Nach südkoreanischen Zeitungsberichten werden Einheiten in den Irak verlegt, die bisher an der innerkoreanischen Grenze stationiert waren. Eine Sprecherin der US-Streitkräfte in Südkorea lehnte es ab, mögliche Truppenverschiebungen zu kommentieren. An der Kampfbereitschaft auf der koreanischen Halbinsel werde festgehalten. Seit Ende des Koreakrieges (1950–1953) sind US-Truppen zur Abschreckung des Nordens in Südkorea stationiert, gegenwärtig 37.000 Soldaten. Washington und Seoul hatten sich bereits früher geeinigt, mehrere tausend US-Soldaten von der stark bewachten innerkoreanischen Grenze ins Hinterland zu verlegen und die große Basis in der Hauptstadt Seoul zu schließen.

US-Verteidigungsminister Donald Rumsfeld hatte schon vor dem Irakkrieg angekündigt, die Truppenpolitik in Ostasien würde überprüft. Südkoreas Haltung gegenüber den US-Truppen ist sehr ambivalent: Sie werden gelegentlich als Besatzer beschimpft. Dennoch wurden Abzugspläne bisher oft mit großer Nervosität verfolgt und als fehlende Treue interpretiert.

Südkoreas Regierung hat Washington versprochen, weitere 3.000 Soldaten in den Irak zu entsenden. Südkorea würde damit nach den USA und Großbritannien das drittgrößte Kontingent stellen. Mehrere hundert südkoreanische Soldaten sind bereits im Irak, für medizinische und logistische Aufgaben.

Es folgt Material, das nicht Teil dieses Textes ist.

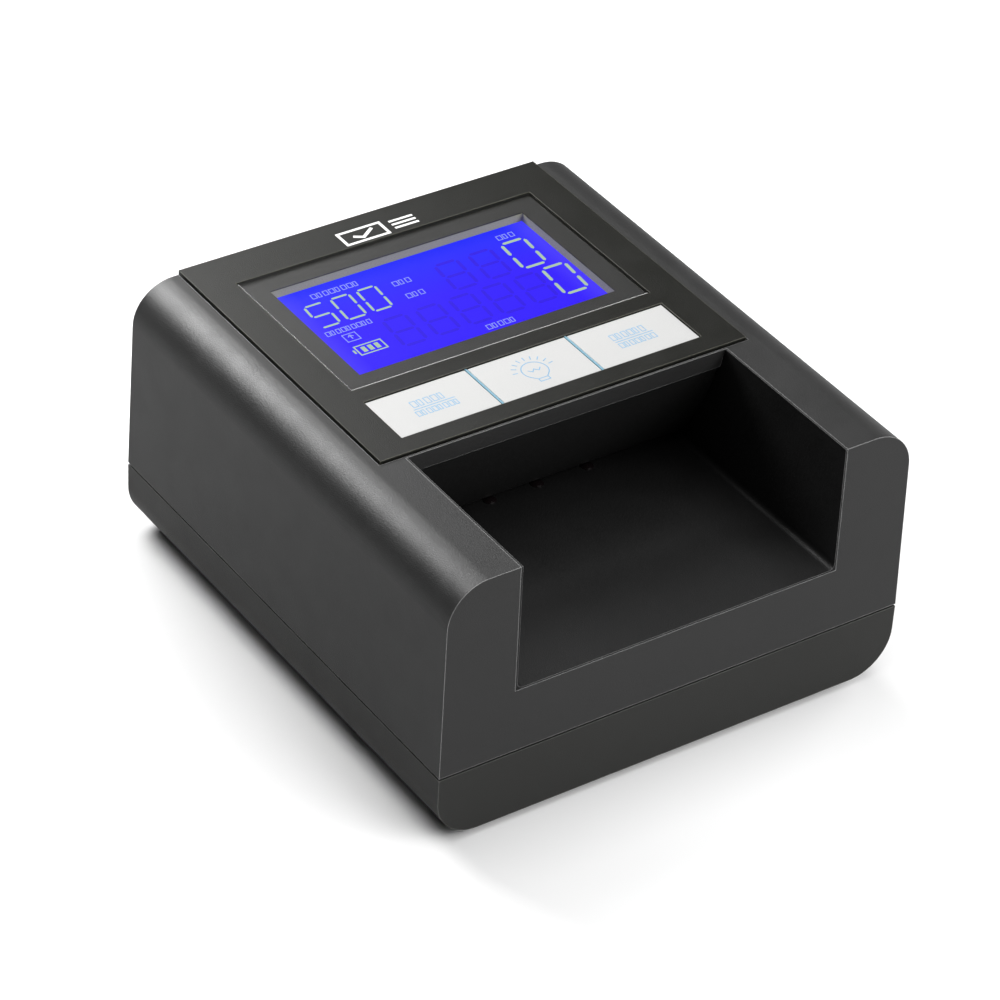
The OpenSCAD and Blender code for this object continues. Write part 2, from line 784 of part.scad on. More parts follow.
module switch_housing() color([0.09, 0.09, 0.09]) {
    translate([switch_at[0], 0, switch_at[1]]) difference() {
        union() {
            span([-6.5, half_d - 12, -4.4], [6.5, half_d - 0.9, 4.4]);
            span([-7.3, half_d - 0.95, -5.2], [7.3, half_d - 0.1, 5.2]);
        }
        span([-5.9, rocker_pivot_y - 4.4, -3.7], [5.9, half_d + 1, 3.7]);
        rod_z(-4.1, 4.1, [0, rocker_pivot_y], 0.8 + running);
    }
}

module power_rocker() color([0.07, 0.07, 0.07]) {
    half = 5.3;
    translate([switch_at[0], rocker_pivot_y, switch_at[1]]) rotate([0, 0, -rocker_tilt]) {
        translate([0, 0, -3.5]) linear_extrude(7)
            polygon([[-half, 0], [-3, -2], [3, -2], [half, 0], [half, 3.3], [0, 2.4], [-half, 3.3]]);
        rod_z(-4, 4, [0, 0], 0.8);
    }
}

module battery_pack() color([0.15, 0.3, 0.6]) {
    // Four round cells side by side in one sleeve
    cell_r = 7.8;
    z = base_floor_z + 0.3 + cell_r;
    pitch = 2 * cell_r + 0.2;
    for (i = [-1.5:1:1.5]) rod_y(bay_y0 + 3, half_d - 5, [i * pitch, z], cell_r);
}

module battery_contacts() color([0.8, 0.75, 0.6]) {
    cell_r = 7.8;
    z = base_floor_z + 0.3 + cell_r;
    for (i = [-1, 1]) {
        x = i * (2 * cell_r + 0.2);
        span([x - 14, bay_y0, z - 4], [x + 14, bay_y0 + 0.4, z + 4]);
        span([x - 14, half_d - 2.9, z - 4], [x + 14, half_d - 2.5, z + 4]);
        for (s = [-1, 1]) {
            rod_y(bay_y0 + 0.4, bay_y0 + 3, [x + s * 7.8, z], 2.6);
            rod_y(half_d - 5, half_d - 2.9, [x + s * 7.8, z], 2);
        }
    }
}

module battery_door() color([0.2, 0.2, 0.19]) {
    out = door_half - door_slack;
    difference() {
        union() {
            span([-out, door_y0 + door_slack, base_z], [out, half_d, base_floor_z - 0.2]);
            span([-out - 1, door_y0 + 2.6, base_z + 1.1], [out + 1, half_d, base_z + 1.8]);
        }
        // Finger grooves
        for (i = [0:4]) rod_x(-12, 12, [56 + i * 2, base_z - 0.5], 1);
    }
}

// ---------- Drive ----------

module motor() color([0.7, 0.7, 0.72]) {
    difference() {
        union() {
            intersection() {
                rod_x(20, flange_x, [motor_y, motor_z], 10);
                span([0, 0, motor_z - 7.7], [flange_x, 40, motor_z + 7.7]);
            }
            rod_x(flange_x - eps, flange_x + 1.5, [motor_y, motor_z], 3);
        }
        rod_x(flange_x - 4, flange_x + 3, [motor_y, motor_z], 1 + running);
    }
}

module motor_shaft() color([0.8, 0.8, 0.82]) {
    rod_x(flange_x - 3.8, outer_gear_x + 4, [motor_y, motor_z], 1);
}

module motor_pinion() color([0.85, 0.75, 0.4]) {
    spur_gear(outer_gear_x + 0.2, outer_gear_x + 3.2, [motor_y, motor_z], pinion_teeth, motor_phase, 1);
}

module compound_gear() color([0.92, 0.92, 0.88]) {
    at = [mid_y, compound_z];
    difference() {
        union() {
            translate([0, at[0], at[1]]) along_x(gear_x, outer_gear_x + eps)
                gear_outline(pinion_teeth, compound_phase);
            translate([0, at[0], at[1]]) along_x(outer_gear_x, outer_gear_x + gear_t)
                gear_outline(wheel_teeth, 0);
        }
        rod_x(gear_x - 1, outer_gear_x + 9, at, stud_r + running);
    }
}

module middle_gear() color([0.92, 0.92, 0.88]) {
    spur_gear(gear_x, gear_x + gear_t, [mid_y, shaft_z], middle_teeth, middle_phase, stud_r + running);
}

module gear_studs() color([0.75, 0.76, 0.78]) {
    rod_x(flange_x, gear_x + gear_t + 0.9, [mid_y, shaft_z], stud_r);
    rod_x(flange_x, outer_gear_x + gear_t + 0.9, [mid_y, compound_z], stud_r);
}

module gear_clips() color([0.5, 0.5, 0.52]) {
    ring_x(gear_x + gear_t + 0.1, gear_x + gear_t + 0.6, [mid_y, shaft_z], 2.6, stud_r);
    ring_x(outer_gear_x + gear_t + 0.1, outer_gear_x + gear_t + 0.6, [mid_y, compound_z], 2.6, stud_r);
}

module drive_shaft(y, left) color([0.78, 0.79, 0.8]) {
    rod_x(-left, gear_x + gear_t, [y, shaft_z], shaft_r);
    rod_x(-flange_x - flange_t - 1.1, -flange_x - flange_t - 0.6, [y, shaft_z], 3);
}

module drive_rollers(y) color([0.12, 0.12, 0.12]) {
    both_sides() ring_x(roller_x, roller_x + roller_w, [y, shaft_z], roller_r, shaft_r);
}

module front_shaft() { drive_shaft(front_y, 48.6); }
module rear_shaft() { drive_shaft(rear_y, 52); }
module front_drive_rollers() { drive_rollers(front_y); }
module rear_drive_rollers() { drive_rollers(rear_y); }

module front_shaft_gear() color([0.92, 0.92, 0.88]) {
    spur_gear(gear_x, gear_x + gear_t, [front_y, shaft_z], wheel_teeth, 0, shaft_r);
}

module rear_shaft_gear() color([0.92, 0.92, 0.88]) {
    spur_gear(gear_x, gear_x + gear_t, [rear_y, shaft_z], wheel_teeth, rear_phase, shaft_r);
}

module encoder_disc() color([0.1, 0.1, 0.12]) {
    at = [rear_y, shaft_z];
    slots = 16;
    difference() {
        rod_x(-51.4, -50.6, at, 8);
        rod_x(-52, -50, at, shaft_r);
        for (i = [0:slots - 1])
            translate([-52, at[0], at[1]]) rotate([i * 360 / slots, 0, 0])
                span([0, 5, -0.5], [3, 7.2, 0.5]);
    }
}

module encoder_sensor() color([0.08, 0.08, 0.08]) {
    // A fork that the disc turns in, on the lower guide's left flange
    difference() {
        span([-53.4, rear_y + 3.6, shaft_z - 3], [-47.5, rear_y + 9.4, shaft_z + 3]);
        span([-52.2, rear_y + 3, shaft_z - 4], [-49.8, rear_y + 8.4, shaft_z + 4]);
    }
}

module shaft_bushes() color([0.7, 0.5, 0.25]) {
    both_sides() for (y = [front_y, rear_y])
        ring_x(flange_x - 0.6, flange_x + flange_t + 0.4, [y, shaft_z], bush_r, shaft_r + running);
}

// ---------- Fasteners and feet ----------

module rubber_feet() color([0.1, 0.1, 0.1]) {
    both_sides() for (y = [-foot_at[1], foot_at[1]]) rod_z(0, foot_h, [foot_at[0], y], foot_r);
}

// A screw along +Z from the underside of its head, which faces down
module screw(at, z, length, r, head_r, head_h) {
    rod_z(z - head_h, z, at, head_r);
    rod_z(z - eps, z + length, at, r);
}

module case_screws() color([0.3, 0.3, 0.32]) {
    both_sides() for (y = [-case_y, case_y]) screw([case_x, y], 8, 20, 1.25, 2.7, 1.8);
}

module guide_screws() color([0.7, 0.7, 0.7]) {
    both_sides() for (i = [1, 2]) translate([guide_post[0], guide_post[i], 0]) {
        translate([0, 0, bed_z - 1.2]) cylinder(h = 1.1, r1 = 1.25, r2 = 2.3);
        rod_z(bed_z - 9, bed_z - 1.2 + eps, [0, 0], 1.25);
    }
}

module head_screws() color([0.7, 0.7, 0.7]) {
    z = ceiling_z + 16.4;
    both_sides() for (i = [1, 2]) screw([head_post[0], head_post[i]], z, 8, 1, 2, 1.4);
}

base_shell();
upper_shell();
pocket_liner();
lower_guide();
sensor_head();
top_panel();
display_window();
window_border();
lcd_frame();
lcd_glass();
lcd_backlight();
display_board();
display_board_screws();
left_key();
light_key();
right_key();
key_dividers();
key_switches();
main_board();
main_board_chips();
buzzer();
ribbon_cable();
board_header();
sensor_board();
power_board();
power_harness();
dc_jack();
usb_port();
switch_housing();
power_rocker();
battery_pack();
battery_door();
battery_contacts();
motor();
motor_shaft();
motor_pinion();
compound_gear();
middle_gear();
gear_studs();
gear_clips();
front_shaft();
front_shaft_gear();
front_drive_rollers();
rear_shaft();
rear_shaft_gear();
rear_drive_rollers();
encoder_disc();
encoder_sensor();
shaft_bushes();
front_idler_axle();
front_idler_rollers();
rear_idler_axle();
rear_idler_rollers();
idler_springs();
sensor_windows();
magnetic_head();
rubber_feet();
case_screws();
guide_screws();
head_screws();
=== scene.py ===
"""Looks for the counterfeit bill detector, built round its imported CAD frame.

Metres, +X to the user's right, +Y to the rear, +Z up. Positions come from the CAD nodes' boxes.
"""

import json
import math

import bmesh
import bpy
from mathutils import Matrix, Vector


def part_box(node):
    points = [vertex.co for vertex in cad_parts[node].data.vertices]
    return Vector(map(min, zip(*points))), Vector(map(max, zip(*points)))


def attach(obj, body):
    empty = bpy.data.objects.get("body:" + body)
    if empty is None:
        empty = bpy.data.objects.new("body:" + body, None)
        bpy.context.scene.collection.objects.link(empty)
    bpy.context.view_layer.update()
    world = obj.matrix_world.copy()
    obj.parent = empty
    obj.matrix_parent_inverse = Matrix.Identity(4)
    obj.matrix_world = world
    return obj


MM = 0.001
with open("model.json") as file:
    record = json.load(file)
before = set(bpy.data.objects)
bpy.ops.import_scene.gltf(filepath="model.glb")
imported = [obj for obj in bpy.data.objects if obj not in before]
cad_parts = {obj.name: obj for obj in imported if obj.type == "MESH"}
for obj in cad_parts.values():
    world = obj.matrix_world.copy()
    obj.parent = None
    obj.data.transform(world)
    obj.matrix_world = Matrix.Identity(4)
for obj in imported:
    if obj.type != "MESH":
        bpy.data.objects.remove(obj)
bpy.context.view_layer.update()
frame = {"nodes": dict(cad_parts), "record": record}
scene = bpy.context.scene

# ---------------------------------------------------------------------------
# Camera: a long lens, from the front left and above
# ---------------------------------------------------------------------------

CAMERA_AZIMUTH = math.radians(-35.84)
CAMERA_ELEVATION = math.radians(36.04)
CAMERA_ROLL = math.radians(3.66)
CAMERA_DISTANCE = 0.9857
CAMERA_TARGET = Vector((-0.0032, -0.0012, 0.0311))
CAMERA_LENS = 153.7
CAMERA_SENSOR = 36.0
CAMERA_NEAR = 0.01


def add_camera():
    """The camera looks at its target along its azimuth and elevation, turned by its roll."""
    away = Vector((
        math.sin(CAMERA_AZIMUTH) * math.cos(CAMERA_ELEVATION),
        -math.cos(CAMERA_AZIMUTH) * math.cos(CAMERA_ELEVATION),
        math.sin(CAMERA_ELEVATION),
    ))
    level = Vector((math.cos(CAMERA_AZIMUTH), math.sin(CAMERA_AZIMUTH), 0.0))
    upward = away.cross(level)
    right = level * math.cos(CAMERA_ROLL) + upward * math.sin(CAMERA_ROLL)
    up = upward * math.cos(CAMERA_ROLL) - level * math.sin(CAMERA_ROLL)
    data = bpy.data.cameras.new("camera")
    data.lens = CAMERA_LENS
    data.sensor_width = CAMERA_SENSOR
    data.clip_start = CAMERA_NEAR
    camera = bpy.data.objects.new("camera", data)
    scene.collection.objects.link(camera)
    turn = Matrix((right, up, away)).transposed()
    camera.matrix_world = Matrix.Translation(CAMERA_TARGET + away * CAMERA_DISTANCE) @ turn.to_4x4()
    scene.camera = camera


add_camera()

# ---------------------------------------------------------------------------
# Materials
# ---------------------------------------------------------------------------

EDGE_REACH = 0.25 * MM
# The cosine between a face's own normal and its rounded one, where the edges' wear and painted highlight
# begin and where they are full
WEAR_AND_HIGHLIGHT_BEGINS = 0.985
WEAR_AND_HIGHLIGHT_FULL = 0.80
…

Ob Seoul trotz der jüngsten Abzugspläne noch zu seinem Versprechen steht, bleibt abzuwarten. Der Entscheid darüber ist mehrfach verzögert worden. Einzelne Politiker haben in den vergangenen Wochen vorgeschlagen, sich finanziell am Wiederaufbau im Irak zu beteiligen, aber auf weitere Truppenentsendungen zu verzichten. Präsident Roh Moh Hyun ist erst seit letztem Freitag wieder im Amt, nachdem das Verfassungsgericht ein Amtsenthebungsverfahren gegen den Staatschef für ungültig erklärt hat.